As the week progressed, however, it became impossible to forget that for thousands in fashion, this remains a frightening time. London is home to a vibrant spring of talent that surfaces from its fashion schools.
This season felt lesser without their runway shows filled with the kicky, fearless exuberance of youth, even though some still presented on the digital calendar. Several designers who hosted appointments, Beckham among them, have laid off employees since March; all said they had scaled back their collections.
Pity, too, the freelance makeup artists, drivers, security guards and photographers for whom fashion weeks are usually a lifeline. This season there were no parties, backstage scenes or gatherings of stylish masses on sidewalks.
A model presents a look during the Osman spring 2021 presentation in London, Sept. 21, 2020. Most collections were shown online this season, but some designers in masks held in-person appointments, sharing stories of how lockdown had shaped their lives and businesses. (Tom Jamieson/The New York Times)
“We do what we can, but it feels like the scene we make our money from has simply disappeared in a swish,” Stokland said.
Simone Rocha was up front about the battle for an independent fashion business to stay the course, particularly when her studio was closed and her stores in London and New York were shuttered in the spring.

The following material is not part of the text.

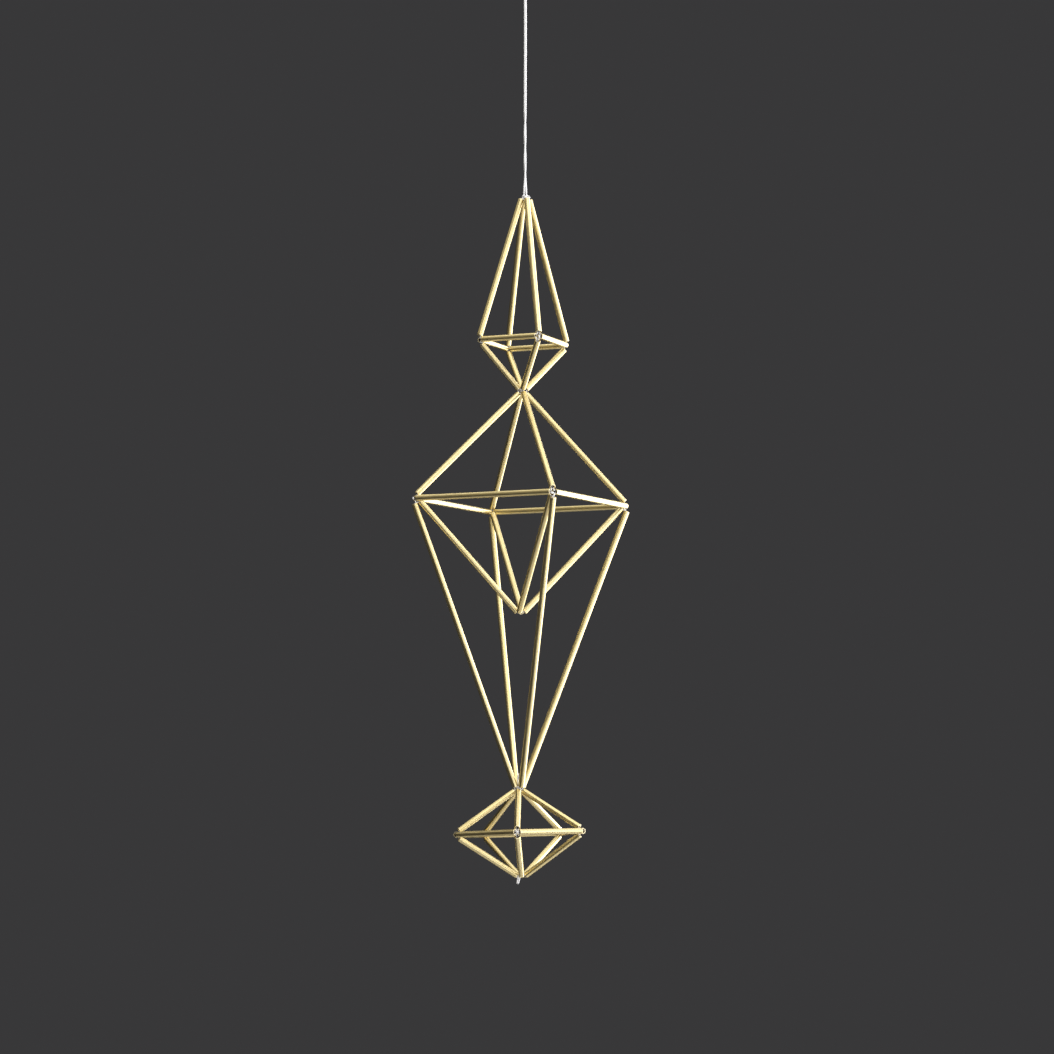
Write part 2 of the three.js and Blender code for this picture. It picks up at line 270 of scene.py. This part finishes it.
def cotton():
    """White thread: fine fibres that follow the plies with painted shade between them, slubs, and painted
    shade in the groove between the plies.
    """
    white = (0.992, 0.99, 0.985, 1.0)
    off_white = (0.965, 0.962, 0.955, 1.0)
    # Painted shade between the fibres
    painted_fibre_shade = (0.91, 0.905, 0.895, 1.0)
    # Painted shade in the groove between the plies
    painted_groove_shade = (0.90, 0.895, 0.885, 1.0)
    s = Shader("white_thread")
    lay = s.attribute("lay", "Vector")
    fibres = s.noise(lay, (2.2, 22.0, 1.0), 0.0, 3.0, 0.65)
    slubs = s.noise(lay, (0.25, 1.2, 1.0), 3.0, 3.0)
    colour = s.blend(s.ramp(slubs, 0.35, 0.7), white, off_white)
    # Painted shade: darker where the fibre bump is low, between the fibres
    colour = s.blend(s.ramp(fibres, 0.30, 0.60, 0.25, 0.0), colour, painted_fibre_shade)
    # Painted shade: greyer the deeper a point lies in the groove between the plies
    colour = s.blend(s.math("MULTIPLY", s.attribute("groove"), 0.3), colour, painted_groove_shade)
    rough = s.ramp(fibres, 0.3, 0.7, 0.74, 0.90)
    s.set(Base_Color=colour, Roughness=rough, Normal=s.bump(fibres, 0.2, 0.00003))
    s.set(Sheen_Weight=0.35, Sheen_Roughness=0.5)
    return s.material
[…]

But, she said, the adaptability shown by her team had both wowed and humbled her, hardening her commitment to them and to her business.
The latest collection continued her meditations on contemporary and historical portrayals of the female form, with ornate brocades, embroidery, pearl beading and taffeta on simple fabrics given modern wearability on cocooning, exploded silhouettes. Given the imagination and craft poured into the pieces, she was determined to have a physical presentation, which she hosted on Saturday in the round at a studio on Savile Row.
“What we do is a trade, but what I do is so tactile and textured that I really needed to share it in a physical way that was safe,” Rocha said. “It’s our challenge to see how you can do it in a way that feels right. And ultimately, to keep moving things forward.”